>> start DATA FOR THIS EXERCISE
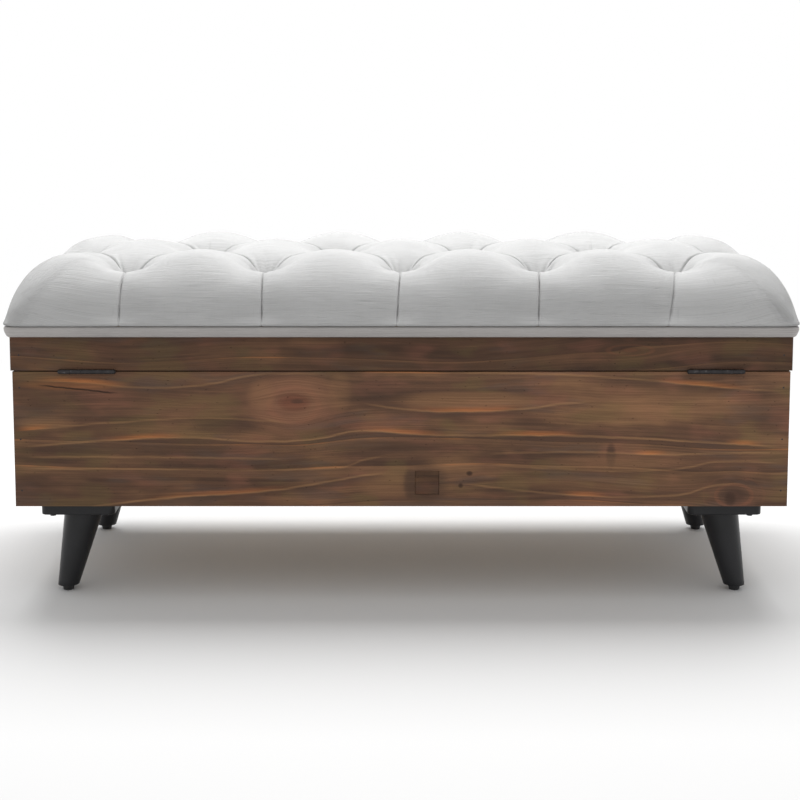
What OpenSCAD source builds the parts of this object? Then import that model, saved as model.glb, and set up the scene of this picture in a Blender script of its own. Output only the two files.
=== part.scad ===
// Storage bench: a boarded chest on four splayed legs, with a deep-buttoned seat as its hinged lid.
// Millimetres, +Z up, origin on the floor under the middle of the bench.
// The hinges are on the -Y side (the back) and the lid opens on the +Y side (the front).
// Left is -X and right is +X, as seen from the hinge side.

/* [Overall] */
// Length over the widest line of the cushion
seat_length = 1080; // [1040:10:1160]
// Depth over the widest line of the cushion
seat_depth = 440; // [430:5:480]
// Height of the box's underside above the floor
leg_height = 135; // [120:5:170]

/* [Box] */
// Height of the box's boards
box_height = 187; // [180:1:260]
// Thickness of the solid boards of the box and of the lid's frame
board = 18; // [18:1:20]
// Thickness of the bottom panel
bottom_t = 15; // [12:1:18]
// Gap between the closed lid and the box
lid_gap = 2; // [2:0.5:3]

/* [Lid] */
// Height of the lid's wooden frame
rail_height = 46; // [44:1:60]
// Thickness of the deck under the cushion
deck_t = 15; // [12:1:18]
// Height of the cushion above the deck
cushion_height = 95; // [90:5:110]
// Radius of the cushion's top edges
cushion_round = 55; // [50:1:60]

/* [Tufting] */
// Spacing of the buttons along the bench
tuft_pitch = 190; // [180:1:195]
// Distance between the rows of buttons
tuft_row = 135; // [125:1:138]
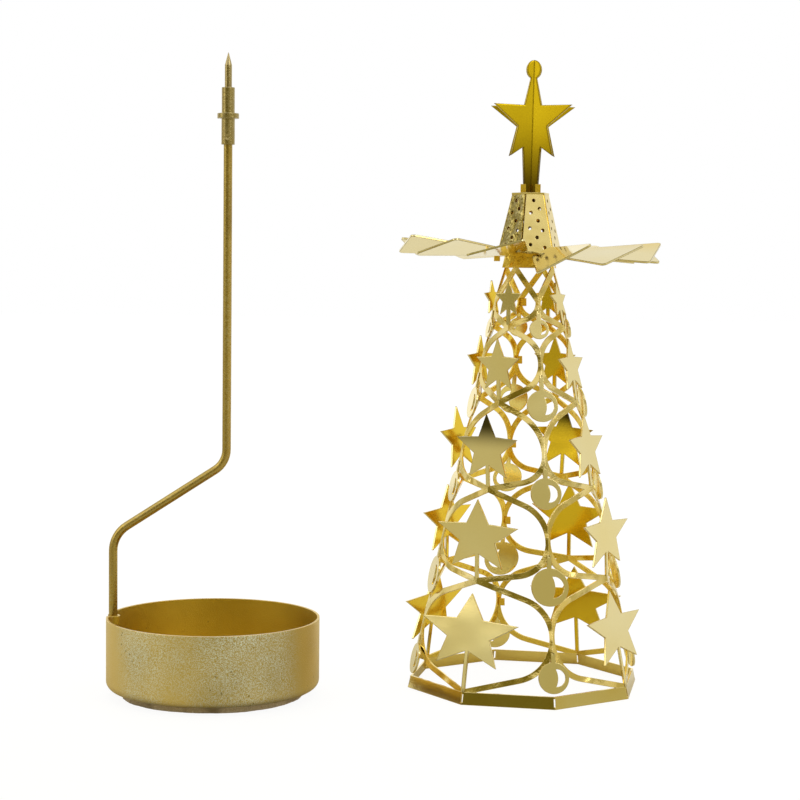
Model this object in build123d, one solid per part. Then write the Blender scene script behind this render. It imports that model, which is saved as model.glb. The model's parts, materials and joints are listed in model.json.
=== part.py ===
from build123d import *
import os
from math import asin, atan, atan2, cos, degrees, hypot, radians, sin, sqrt, tan

# A rotary candle ornament of thin gilt sheet: a tealight cup with a bent rod that ends in a needle,
# and a folded Christmas tree rotor with an impeller, which stands beside it.
# Millimetres. Origin: centre of the cup's foot, on the table. +Z up, -Y towards the viewer.

os.makedirs("parts", exist_ok=True)

# Sheet and general fits
sheet = 0.40                # thickness of the tree's folded sheet
overrun = 1.0               # how far a cutter runs past what it cuts
glue_gap = 0.02             # gap of a glued or crimped joint
lap = 0.10                  # how far a stem or stalk starts inside the strip it grows from

# Candle cup
cup_r = 21.4                # outside radius of the wall
cup_h = 14.1                # from its underside to the rim
cup_wall = 0.45
cup_floor = 0.45
cup_corner_r = 1.6          # outside radius between floor and wall
foot_inset = 2.75           # from the cup's wall to the edge of the foot pad
foot_h = 1.5
foot_edge = 0.25

# Rod and its woven socket in the cup's wall
rod_r = 0.87
rod_inset = 1.2             # from the cup's outside to the axis of the rod's lower leg
rod_fit = 0.08
rod_end_gap = 1.45          # from the cup's floor to the rod's end
needle_x = 2.5              # upper leg, near the candle's wick
rod_slope = 33.0            # slanted run, degrees above level
rod_bend_h = 16.4           # from the rim to the corner of the lower leg and the slanted run
rod_bend_low_r = 6.0
rod_bend_high_r = 5.0
band_rim_h = 1.7            # rim band, pressed inwards round the rod
strap_h = 4.1               # strap, pressed outwards round the rod
band_foot_h = 3.6           # lower band, pressed inwards
socket_slit_h = 0.3         # slits between the bands
socket_slit_w = 3.0

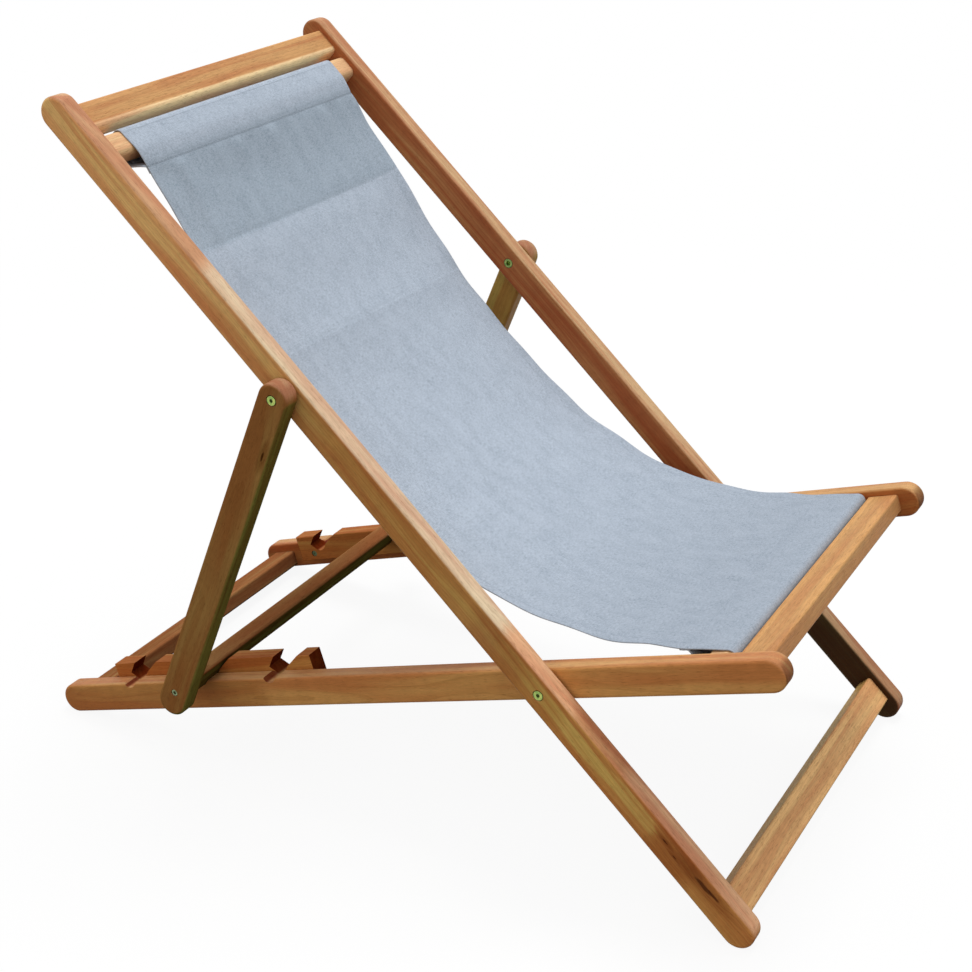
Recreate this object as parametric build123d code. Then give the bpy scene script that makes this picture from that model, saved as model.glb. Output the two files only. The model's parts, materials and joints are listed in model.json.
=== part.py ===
import os
from math import acos, atan2, cos, degrees, hypot, radians, sin, sqrt

from build123d import *

# A folding wooden sling chair. Three nested frames carry one cloth: the seat frame inside, the back frame round
# it, and the prop frame outside both. Sizes are in millimetres and angles in degrees.
# The frame of the part: X is the width, with the sitter's left on +X, -Y is the front, Z is up, and the origin
# lies on the floor under the middle of the chair. "Reach" is a distance along a rail from its pivot.

# Timber stock shared by the long rails and the legs
rail_thickness = 24.0
rail_depth = 38.0
rail_edge_radius = 4.0

# Widths across the three nested frames
seat_frame_width = 482.0
layer_gap = 2.5

# Long rails, measured to the centres of their round ends
seat_front_reach = 257.0
seat_rear_reach = 727.0
back_foot_reach = 325.0
back_head_reach = 825.0
prop_pivot_reach = 424.0
prop_leg_reach = 446.5
prop_leg_tail = 15.0

# Boards that join the rails
board_thickness = 22.0
board_edge_radius = 3.0
head_board_width = 36.0
head_board_setback = 2.0
head_board_nose_radius = 7.0
foot_board_width = 37.0
foot_board_setback = 3.0
front_board_width = 38.0
front_board_setback = 5.0
rear_board_width = 35.0
rear_board_drop = 4.0

# Bars that the sling goes round
sling_bar_depth = 30.0
sling_bar_edge_radius = 8.0
top_bar_gap = 9.0
front_bar_gap = 3.0
front_bar_rise = 1.5

# Bar of the prop frame, held upright in line with its legs
cross_bar_depth = 30.0
cross_bar_thickness = 20.0
cross_bar_edge_radius = 4.0

# Blocks with the notches for the cross bar
block_thickness = 24.0
block_height = 38.0
block_rise = 17.0
block_front_reach = 337.5
block_length = 322.5
block_edge_radius = 2.0
notch_upright_reach = 384.0
notch_middle_reach = 493.0
notch_low_reach = 616.0
notch_sink = 6.0
notch_side_clearance = 1.0
notch_floor_clearance = 0.3
notch_round_share = 0.9
notch_bevel_drop = 13.0
notch_mouth_length = 37.0

# Stopped tenons at the ends of boards and sling bars
tenon_length = 14.0
tenon_shoulder = 6.0
tenon_play = 0.05

# Pivots: a bolt screwed into a flanged sleeve, with a washer between the rails
sleeve_radius = 4.0
sleeve_flange_radius = 6.0
sleeve_flange_thickness = 2.5
sleeve_end_gap = 0.6
bolt_shank_radius = 3.0
bolt_head_radius = 5.5
bolt_head_thickness = 3.0
bolt_tip_inset = 6.0
socket_radius = 2.3
socket_depth = 2.0
counterbore_radius = 6.5
washer_radius = 8.0
pivot_clearance = 0.05

# Wood screws
screw_head_radius = 4.0
screw_head_thickness = 2.6
screw_recess_radius = 4.6
screw_recess_depth = 3.4
screw_shank_radius = 2.2
screw_play = 0.05
bar_screw_length = 60.0
block_screw_length = 38.0
block_screw_height = 10.7
block_screw_shares = (0.045, 0.31, 0.675, 0.92)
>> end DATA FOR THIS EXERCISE
* **TASK**
Starting with the first line of the data above, copy each line exactly until you reach the line with "tuft_row = 135; // [125:1:138]"; include that line as well.

* **CORRECT OUTPUT**
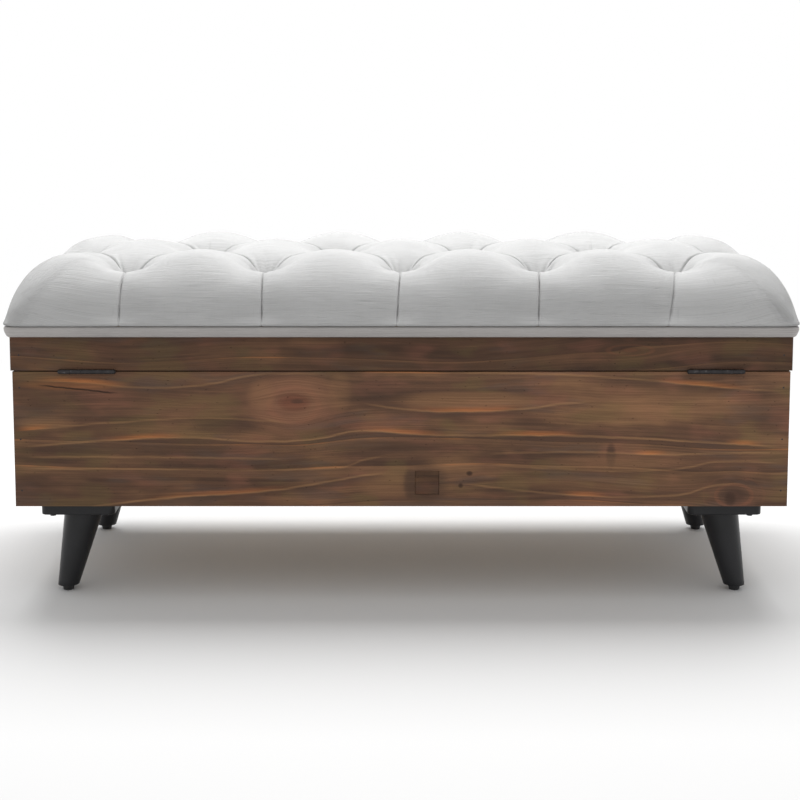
What OpenSCAD source builds the parts of this object? Then import that model, saved as model.glb, and set up the scene of this picture in a Blender script of its own. Output only the two files.
=== part.scad ===
// Storage bench: a boarded chest on four splayed legs, with a deep-buttoned seat as its hinged lid.
// Millimetres, +Z up, origin on the floor under the middle of the bench.
// The hinges are on the -Y side (the back) and the lid opens on the +Y side (the front).
// Left is -X and right is +X, as seen from the hinge side.

/* [Overall] */
// Length over the widest line of the cushion
seat_length = 1080; // [1040:10:1160]
// Depth over the widest line of the cushion
seat_depth = 440; // [430:5:480]
// Height of the box's underside above the floor
leg_height = 135; // [120:5:170]

/* [Box] */
// Height of the box's boards
box_height = 187; // [180:1:260]
// Thickness of the solid boards of the box and of the lid's frame
board = 18; // [18:1:20]
// Thickness of the bottom panel
bottom_t = 15; // [12:1:18]
// Gap between the closed lid and the box
lid_gap = 2; // [2:0.5:3]

/* [Lid] */
// Height of the lid's wooden frame
rail_height = 46; // [44:1:60]
// Thickness of the deck under the cushion
deck_t = 15; // [12:1:18]
// Height of the cushion above the deck
cushion_height = 95; // [90:5:110]
// Radius of the cushion's top edges
cushion_round = 55; // [50:1:60]

/* [Tufting] */
// Spacing of the buttons along the bench
tuft_pitch = 190; // [180:1:195]
// Distance between the rows of buttons
tuft_row = 135; // [125:1:138]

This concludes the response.